[Brief] Quote exactly, and only, the lines of the material below from the line with "Turn this picture" through the line with "the base tray.".

Rows from a 3D modeling dataset:
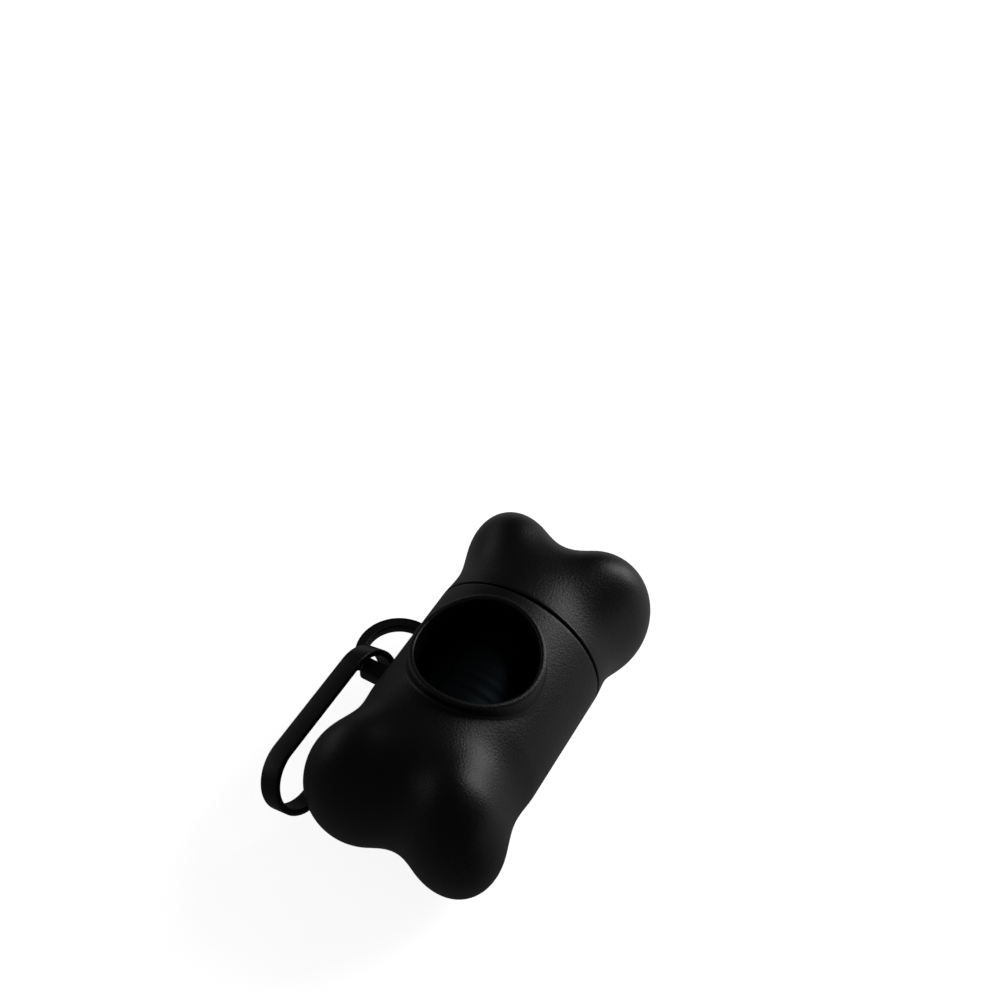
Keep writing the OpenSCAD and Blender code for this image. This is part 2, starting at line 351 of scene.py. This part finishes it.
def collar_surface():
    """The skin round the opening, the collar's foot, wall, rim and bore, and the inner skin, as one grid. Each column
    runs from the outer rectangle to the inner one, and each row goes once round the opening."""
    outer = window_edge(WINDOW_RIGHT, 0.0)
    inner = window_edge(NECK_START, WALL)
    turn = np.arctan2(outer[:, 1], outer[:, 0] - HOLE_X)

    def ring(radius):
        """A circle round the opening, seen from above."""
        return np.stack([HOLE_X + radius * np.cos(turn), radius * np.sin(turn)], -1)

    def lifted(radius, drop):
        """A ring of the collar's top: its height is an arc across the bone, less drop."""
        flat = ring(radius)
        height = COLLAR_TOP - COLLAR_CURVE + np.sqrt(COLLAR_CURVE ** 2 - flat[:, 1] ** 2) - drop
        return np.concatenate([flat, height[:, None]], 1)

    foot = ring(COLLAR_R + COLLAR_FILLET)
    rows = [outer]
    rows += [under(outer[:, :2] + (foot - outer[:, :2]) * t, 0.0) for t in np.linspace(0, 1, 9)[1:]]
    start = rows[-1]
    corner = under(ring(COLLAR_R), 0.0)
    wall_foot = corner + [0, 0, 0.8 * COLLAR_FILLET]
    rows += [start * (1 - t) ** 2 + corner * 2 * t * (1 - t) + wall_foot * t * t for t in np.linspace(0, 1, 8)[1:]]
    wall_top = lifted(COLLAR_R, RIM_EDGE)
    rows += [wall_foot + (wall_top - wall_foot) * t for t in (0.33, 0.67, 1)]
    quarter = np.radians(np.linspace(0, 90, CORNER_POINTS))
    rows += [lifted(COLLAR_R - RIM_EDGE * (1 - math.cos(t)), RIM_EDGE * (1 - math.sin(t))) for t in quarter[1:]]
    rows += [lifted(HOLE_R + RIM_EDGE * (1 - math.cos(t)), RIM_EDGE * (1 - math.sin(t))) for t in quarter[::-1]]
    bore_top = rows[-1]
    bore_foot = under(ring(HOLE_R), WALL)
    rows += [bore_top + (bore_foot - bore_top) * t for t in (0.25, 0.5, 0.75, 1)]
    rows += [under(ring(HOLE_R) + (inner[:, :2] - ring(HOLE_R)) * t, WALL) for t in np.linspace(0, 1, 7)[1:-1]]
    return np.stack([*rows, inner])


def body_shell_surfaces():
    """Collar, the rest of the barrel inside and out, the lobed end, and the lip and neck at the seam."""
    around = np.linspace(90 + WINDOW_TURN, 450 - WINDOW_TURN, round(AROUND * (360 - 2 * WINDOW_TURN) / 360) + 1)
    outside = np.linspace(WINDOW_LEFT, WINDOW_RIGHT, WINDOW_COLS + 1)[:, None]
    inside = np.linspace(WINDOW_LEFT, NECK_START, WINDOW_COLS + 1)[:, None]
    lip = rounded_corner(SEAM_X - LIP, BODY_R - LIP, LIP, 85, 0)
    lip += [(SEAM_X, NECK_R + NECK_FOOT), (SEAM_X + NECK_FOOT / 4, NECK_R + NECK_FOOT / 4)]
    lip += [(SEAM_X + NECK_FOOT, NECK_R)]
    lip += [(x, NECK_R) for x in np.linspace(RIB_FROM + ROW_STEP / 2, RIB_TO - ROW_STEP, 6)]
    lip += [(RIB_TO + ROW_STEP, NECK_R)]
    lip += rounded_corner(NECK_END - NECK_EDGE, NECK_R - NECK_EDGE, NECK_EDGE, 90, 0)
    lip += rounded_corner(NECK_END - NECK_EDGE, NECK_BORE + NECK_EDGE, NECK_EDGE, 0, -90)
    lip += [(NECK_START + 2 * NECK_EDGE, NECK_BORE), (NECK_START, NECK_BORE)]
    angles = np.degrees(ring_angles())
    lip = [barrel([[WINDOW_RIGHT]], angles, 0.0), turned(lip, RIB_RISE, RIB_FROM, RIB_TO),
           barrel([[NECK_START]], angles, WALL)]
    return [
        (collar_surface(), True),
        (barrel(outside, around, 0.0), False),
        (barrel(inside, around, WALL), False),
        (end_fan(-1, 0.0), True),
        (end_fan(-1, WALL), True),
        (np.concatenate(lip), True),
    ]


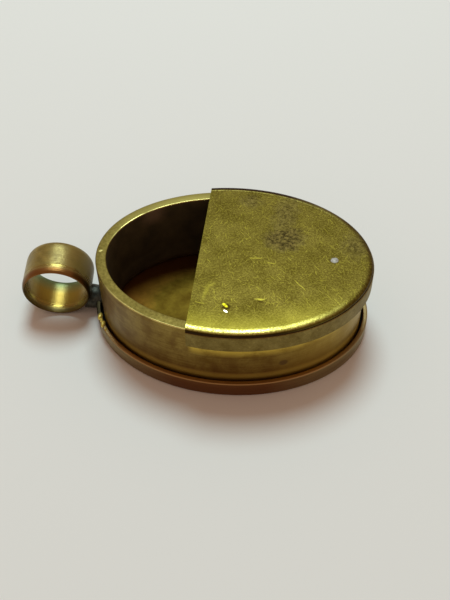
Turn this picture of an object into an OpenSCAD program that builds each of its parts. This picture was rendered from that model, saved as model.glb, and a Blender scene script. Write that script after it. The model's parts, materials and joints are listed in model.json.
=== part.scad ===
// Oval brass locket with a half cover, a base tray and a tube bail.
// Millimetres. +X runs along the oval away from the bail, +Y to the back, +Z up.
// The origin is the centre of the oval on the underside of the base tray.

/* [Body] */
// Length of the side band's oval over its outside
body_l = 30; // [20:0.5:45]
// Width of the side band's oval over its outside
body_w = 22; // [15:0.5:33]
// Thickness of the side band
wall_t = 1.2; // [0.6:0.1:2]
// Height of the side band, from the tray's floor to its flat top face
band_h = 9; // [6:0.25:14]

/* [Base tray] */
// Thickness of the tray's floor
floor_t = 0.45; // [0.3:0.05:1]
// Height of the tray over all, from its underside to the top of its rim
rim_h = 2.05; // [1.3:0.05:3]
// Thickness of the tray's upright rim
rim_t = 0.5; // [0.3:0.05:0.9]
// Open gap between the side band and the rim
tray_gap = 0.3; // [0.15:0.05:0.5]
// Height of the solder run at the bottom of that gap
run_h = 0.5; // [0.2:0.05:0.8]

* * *

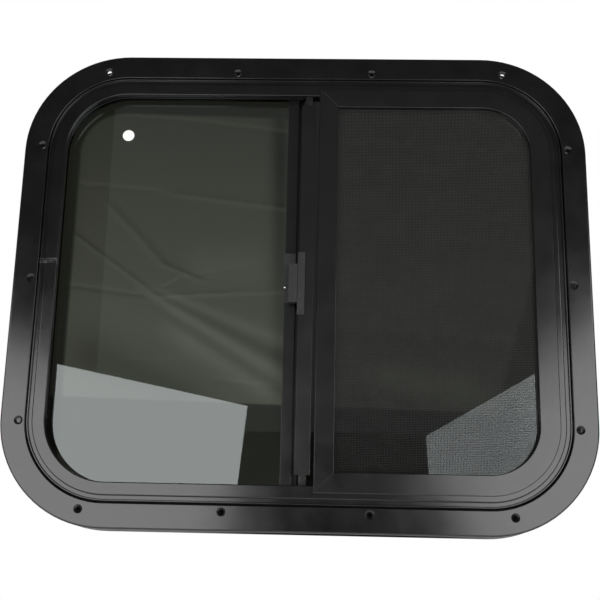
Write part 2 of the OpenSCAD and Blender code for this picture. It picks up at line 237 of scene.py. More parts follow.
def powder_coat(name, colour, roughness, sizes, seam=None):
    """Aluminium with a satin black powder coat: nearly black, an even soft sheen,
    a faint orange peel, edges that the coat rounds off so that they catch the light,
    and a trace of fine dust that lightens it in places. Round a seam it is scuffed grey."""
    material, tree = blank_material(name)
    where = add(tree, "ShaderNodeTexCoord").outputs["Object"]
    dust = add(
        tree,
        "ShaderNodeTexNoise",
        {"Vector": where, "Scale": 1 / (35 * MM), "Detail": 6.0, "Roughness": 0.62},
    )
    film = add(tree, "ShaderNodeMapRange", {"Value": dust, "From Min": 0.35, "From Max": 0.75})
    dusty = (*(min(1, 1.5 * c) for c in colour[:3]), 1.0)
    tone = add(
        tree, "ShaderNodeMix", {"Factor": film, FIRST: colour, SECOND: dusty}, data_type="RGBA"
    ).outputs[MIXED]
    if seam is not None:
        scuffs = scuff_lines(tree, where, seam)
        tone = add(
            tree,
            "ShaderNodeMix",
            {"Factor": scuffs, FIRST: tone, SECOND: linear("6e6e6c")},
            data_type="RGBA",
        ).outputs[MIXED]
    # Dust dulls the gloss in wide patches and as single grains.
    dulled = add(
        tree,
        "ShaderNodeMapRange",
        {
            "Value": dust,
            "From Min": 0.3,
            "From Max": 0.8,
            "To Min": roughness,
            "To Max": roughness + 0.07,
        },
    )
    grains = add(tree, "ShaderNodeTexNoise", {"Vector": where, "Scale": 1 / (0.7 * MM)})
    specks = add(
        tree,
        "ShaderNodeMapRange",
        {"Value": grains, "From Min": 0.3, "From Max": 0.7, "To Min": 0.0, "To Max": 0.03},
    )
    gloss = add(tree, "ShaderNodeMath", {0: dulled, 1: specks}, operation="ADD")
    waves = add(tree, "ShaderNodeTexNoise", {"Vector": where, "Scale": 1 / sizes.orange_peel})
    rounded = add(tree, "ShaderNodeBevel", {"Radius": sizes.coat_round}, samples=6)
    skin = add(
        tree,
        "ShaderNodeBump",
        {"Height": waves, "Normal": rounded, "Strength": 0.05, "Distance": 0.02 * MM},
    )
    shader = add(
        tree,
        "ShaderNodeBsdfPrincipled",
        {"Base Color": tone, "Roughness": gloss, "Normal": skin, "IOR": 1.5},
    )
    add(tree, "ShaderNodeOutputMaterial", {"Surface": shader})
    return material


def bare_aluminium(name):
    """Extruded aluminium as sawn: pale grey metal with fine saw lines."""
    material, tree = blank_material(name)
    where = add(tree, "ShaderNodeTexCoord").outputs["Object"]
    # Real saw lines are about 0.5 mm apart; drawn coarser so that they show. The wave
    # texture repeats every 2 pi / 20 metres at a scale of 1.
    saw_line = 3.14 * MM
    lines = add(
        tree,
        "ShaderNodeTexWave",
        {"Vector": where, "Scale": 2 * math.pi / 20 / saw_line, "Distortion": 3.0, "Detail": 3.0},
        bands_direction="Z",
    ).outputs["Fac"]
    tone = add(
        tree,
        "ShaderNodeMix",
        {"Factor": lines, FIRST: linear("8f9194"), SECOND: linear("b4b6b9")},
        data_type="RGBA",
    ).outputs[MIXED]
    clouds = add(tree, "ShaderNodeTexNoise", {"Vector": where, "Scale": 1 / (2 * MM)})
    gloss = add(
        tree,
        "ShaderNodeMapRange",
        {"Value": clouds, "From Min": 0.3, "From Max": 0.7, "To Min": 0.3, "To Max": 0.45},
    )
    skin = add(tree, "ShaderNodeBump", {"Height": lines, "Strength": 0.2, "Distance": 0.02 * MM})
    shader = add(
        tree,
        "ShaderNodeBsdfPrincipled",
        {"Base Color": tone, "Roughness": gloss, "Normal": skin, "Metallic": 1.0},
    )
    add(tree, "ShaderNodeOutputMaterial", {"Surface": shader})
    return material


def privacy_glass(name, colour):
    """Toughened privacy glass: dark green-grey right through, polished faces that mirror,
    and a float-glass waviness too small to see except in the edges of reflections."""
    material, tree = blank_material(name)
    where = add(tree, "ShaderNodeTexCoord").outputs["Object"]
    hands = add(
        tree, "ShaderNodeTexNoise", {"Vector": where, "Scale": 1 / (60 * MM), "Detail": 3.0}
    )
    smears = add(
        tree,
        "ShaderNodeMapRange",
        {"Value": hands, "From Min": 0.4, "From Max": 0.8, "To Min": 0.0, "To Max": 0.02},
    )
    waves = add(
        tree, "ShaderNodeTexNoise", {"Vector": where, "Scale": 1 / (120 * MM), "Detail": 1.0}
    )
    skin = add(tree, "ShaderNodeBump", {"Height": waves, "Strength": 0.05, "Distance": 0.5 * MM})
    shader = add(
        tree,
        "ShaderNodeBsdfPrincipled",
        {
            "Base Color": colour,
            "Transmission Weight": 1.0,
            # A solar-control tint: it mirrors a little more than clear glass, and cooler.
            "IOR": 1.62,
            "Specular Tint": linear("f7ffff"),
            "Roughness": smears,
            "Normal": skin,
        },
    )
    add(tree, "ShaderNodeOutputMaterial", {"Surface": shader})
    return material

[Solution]
Turn this picture of an object into an OpenSCAD program that builds each of its parts. This picture was rendered from that model, saved as model.glb, and a Blender scene script. Write that script after it. The model's parts, materials and joints are listed in model.json.
=== part.scad ===
// Oval brass locket with a half cover, a base tray and a tube bail.
// Millimetres. +X runs along the oval away from the bail, +Y to the back, +Z up.
// The origin is the centre of the oval on the underside of the base tray.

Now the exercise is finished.